The legs certainly look nice and sturdy and I would imagine give a really solid platform for the layout on top. One thing that crosses my mind from experience of our layout, East Dean, is that occasionally we need to do some remedial work under the boards at exhibitions, and at the very least need easy to access to the underneath to ensure all the board connections are tight etc.

 

Have you found the X braces get in the way of accessing the underside of the boards at all?

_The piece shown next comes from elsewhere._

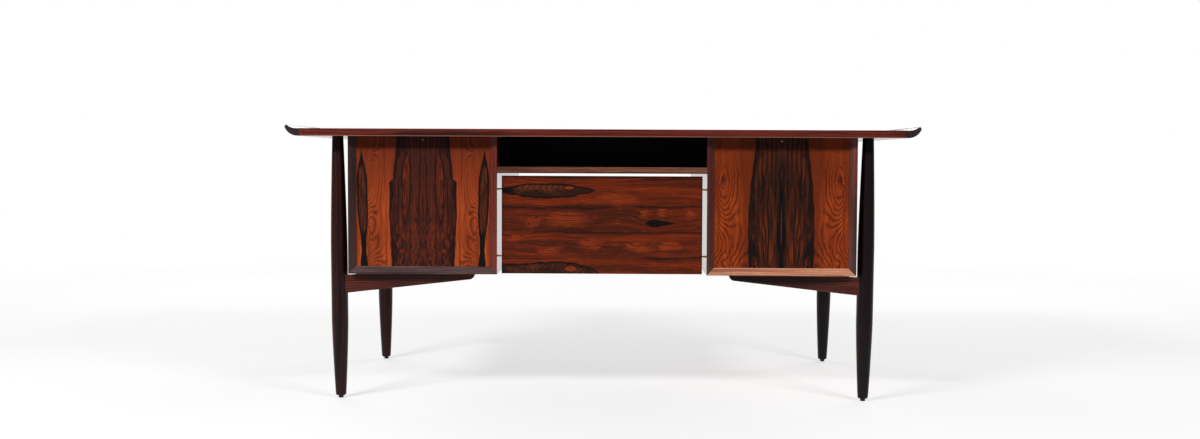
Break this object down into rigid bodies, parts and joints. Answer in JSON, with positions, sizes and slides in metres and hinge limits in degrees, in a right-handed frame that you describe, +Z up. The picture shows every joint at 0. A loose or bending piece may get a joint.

I'm asking as I'm toying with building a new O gauge layout which will require double width boards in places such as yours and if I can get the foundations right it will make construction and setting up at shows so much easier.

 

I'm very much enjoying following your build - thanks for taking the time to share it with us all.

 

Pete.

 

At present there is not much under the boards apart from the pairs of bolts to lock the boards together. I can reach under the boards - I have the advantage of long arms - with a Dewalt driver with ball head attachment to tighten or remove these bolts without crawling underneath.

 

However should I need to get under a board it is safe to temporarily remove one of the X braces to gain access. Alternatively it is possible without too much trouble to climb inside from the ends:rolleyes:

 

One thing I forgot to mention before is the alignment dowels. These are the machined steel alignment dowels from C&L which are fitted in the sides and ends during construction of the boards using a home made jig.